┌──
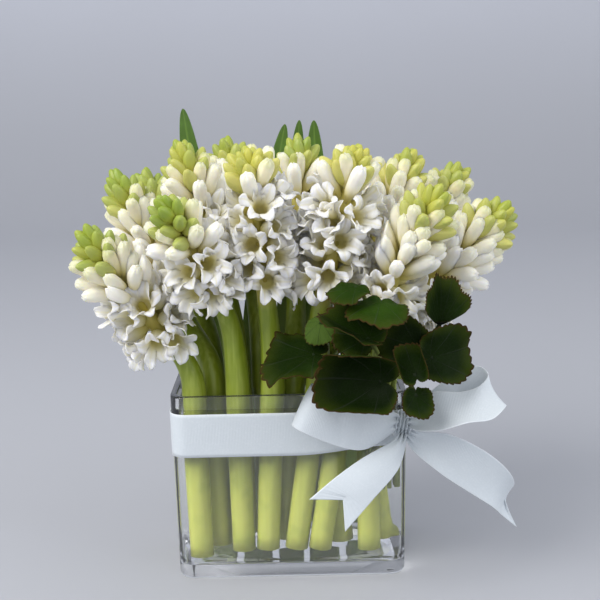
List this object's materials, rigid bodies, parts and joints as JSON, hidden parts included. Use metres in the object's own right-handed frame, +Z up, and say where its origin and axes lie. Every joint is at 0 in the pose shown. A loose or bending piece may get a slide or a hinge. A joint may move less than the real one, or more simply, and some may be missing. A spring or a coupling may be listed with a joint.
{
  "type": "hyacinth flower arrangement in a vase",
  "caption": "White hyacinths with green-tipped buds in a low rectangular glass vase of water, with round toothed leaves and a ribbon bow.",
  "frame": {"origin": "middle of the vase's foot, on the surface it stands on", "axes": "+Z up; +X to the right along the vase's long side; -Y is the front, where the bow and the round leaves are"},
  "size_m": [0.2411, 0.1674, 0.2671],
  "materials": {
    "glass": "clear, smooth pressed glass with a thick foot",
    "water": "clear still water",
    "stem": "smooth, slightly waxy fresh green stem and unopened buds",
    "floret": "waxy white petals, cream in the closed buds",
    "strap_leaf": "smooth, thick, softly glossy leaf with fine lengthwise veins",
    "round_leaf": "dark glossy leaf with fan veins and a toothed, partly bronze edge",
    "ribbon": "white ribbon with fine cross ribs"
  },
  "bodies": {
    "root": {"vase": "glass", "water": "water", "hyacinth_01_stem": "stem", "hyacinth_01_florets": "floret", "hyacinth_02_stem": "stem", "hyacinth_02_florets": "floret", "hyacinth_03_stem": "stem", "hyacinth_03_florets": "floret", "hyacinth_04_stem": "stem", "hyacinth_04_florets": "floret", "hyacinth_05_stem": "stem", "hyacinth_05_florets": "floret", "hyacinth_06_stem": "stem", "hyacinth_06_florets": "floret", "hyacinth_07_stem": "stem", "hyacinth_07_florets": "floret", "hyacinth_08_stem": "stem", "hyacinth_08_florets": "floret", "hyacinth_09_stem": "stem", "hyacinth_09_florets": "floret", "hyacinth_10_stem": "stem", "hyacinth_10_florets": "floret", "hyacinth_11_stem": "stem", "hyacinth_11_florets": "floret", "hyacinth_12_stem": "stem", "hyacinth_12_florets": "floret", "hyacinth_13_stem": "stem", "hyacinth_13_florets": "floret", "hyacinth_14_stem": "stem", "hyacinth_14_florets": "floret", "strap_leaf_1": "strap_leaf", "strap_leaf_2": "strap_leaf", "strap_leaf_3": "strap_leaf", "strap_leaf_4": "strap_leaf", "strap_leaf_5": "strap_leaf", "round_leaf_left": "round_leaf", "round_leaf_front_cup": "round_leaf", "round_leaf_folded": "round_leaf", "round_leaf_bright": "round_leaf", "round_leaf_top": "round_leaf", "round_leaf_middle": "round_leaf", "round_leaf_rolled": "round_leaf", "round_leaf_right": "round_leaf", "round_leaf_fan": "round_leaf", "round_leaf_low": "round_leaf", "round_leaf_behind": "round_leaf", "round_leaf_inner": "round_leaf", "ribbon_band": "ribbon", "bow_knot": "ribbon", "bow_loop_left": "ribbon", "bow_loop_right": "ribbon", "bow_tail_left": "ribbon", "bow_tail_right": "ribbon"}
  },
  "joints": []
}
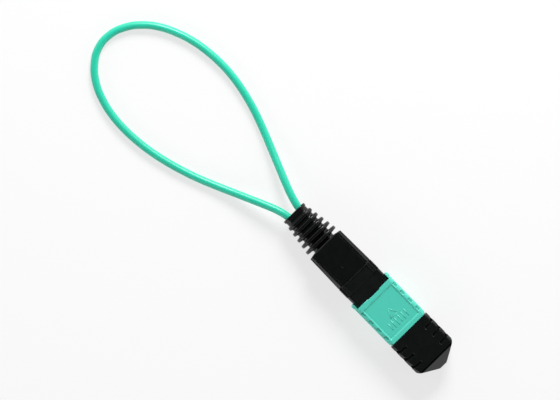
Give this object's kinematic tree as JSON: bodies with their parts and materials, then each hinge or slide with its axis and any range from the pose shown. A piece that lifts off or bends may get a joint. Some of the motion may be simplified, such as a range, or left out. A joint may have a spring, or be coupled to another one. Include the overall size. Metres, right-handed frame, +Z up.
{
  "type": "fibre loopback plug",
  "caption": "Multi-fibre loopback plug: keyed push-pull connector with a pull sleeve, ribbed strain-relief boot, dust cap and a short cable loop back into the same boot.",
  "frame": {"origin": "centre of the plug's footprint on the surface that it lies on, half-way from the boot's rear face to the dust cap's tip", "axes": "+X along the plug towards the dust cap, +Z up from the surface, +Y across the plug"},
  "size_m": [0.1208, 0.0312, 0.0077],
  "materials": {
    "cable_jacket": "smooth extruded jacket",
    "boot_elastomer": "moulded elastomer",
    "black_plastic": "fine spark-eroded texture",
    "crimp_metal": "nickel plated",
    "aramid": "loose yarn",
    "tube_plastic": "heat-shrunk",
    "fibre_coating": "coated fibre ribbon",
    "spring_steel": "drawn wire",
    "ferrule_plastic": "glass-filled moulding",
    "epoxy": "cured adhesive",
    "aqua_plastic": "satin moulding",
    "cap_plastic": "semi-gloss moulding"
  },
  "bodies": {
    "plug_body": {"front_housing": "black_plastic", "rear_body": "black_plastic", "strain_boot": "boot_elastomer", "crimp_ring": "crimp_metal", "yarn_left": "aramid", "yarn_right": "aramid", "main_spring": "spring_steel", "sleeve_spring_left": "spring_steel", "sleeve_spring_right": "spring_steel", "cable_loop": "cable_jacket"},
    "ferrule_set": {"mt_ferrule": "ferrule_plastic", "epoxy_fill": "epoxy", "ferrule_boot": "boot_elastomer", "ferrule_spacer": "black_plastic", "ribbon_left": "fibre_coating", "ribbon_right": "fibre_coating", "shrink_tube": "tube_plastic"},
    "sleeve": {"pull_sleeve": "aqua_plastic"},
    "cap": {"dust_cap": "cap_plastic"}
  },
  "joints": [
    {"name": "sleeve_slide", "type": "slide", "parent": "plug_body", "child": "sleeve", "axis": [-1, 0, 0], "range_m": [0, 0.002], "stiffness_N_per_m": 600, "deforming": ["sleeve_spring_left", "sleeve_spring_right"]},
    {"name": "ferrule_float", "type": "slide", "parent": "plug_body", "child": "ferrule_set", "axis": [-1, 0, 0], "range_m": [0, 0.0005], "stiffness_N_per_m": 2000, "deforming": ["main_spring"]},
    {"name": "cap_slide", "type": "slide", "parent": "plug_body", "child": "cap", "axis": [1, 0, 0], "range_m": [0, 0.014]}
  ]
}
└──
● Request: Look through the material and copy each line that has "origin".

● Response to this exercise:
List this object's materials, rigid bodies, parts and joints as JSON, hidden parts included. Use metres in the object's own right-handed frame, +Z up, and say where its origin and axes lie. Every joint is at 0 in the pose shown. A loose or bending piece may get a slide or a hinge. A joint may move less than the real one, or more simply, and some may be missing. A spring or a coupling may be listed with a joint.
  "frame": {"origin": "middle of the vase's foot, on the surface it stands on", "axes": "+Z up; +X to the right along the vase's long side; -Y is the front, where the bow and the round leaves are"},
  "frame": {"origin": "centre of the plug's footprint on the surface that it lies on, half-way from the boot's rear face to the dust cap's tip", "axes": "+X along the plug towards the dust cap, +Z up from the surface, +Y across the plug"},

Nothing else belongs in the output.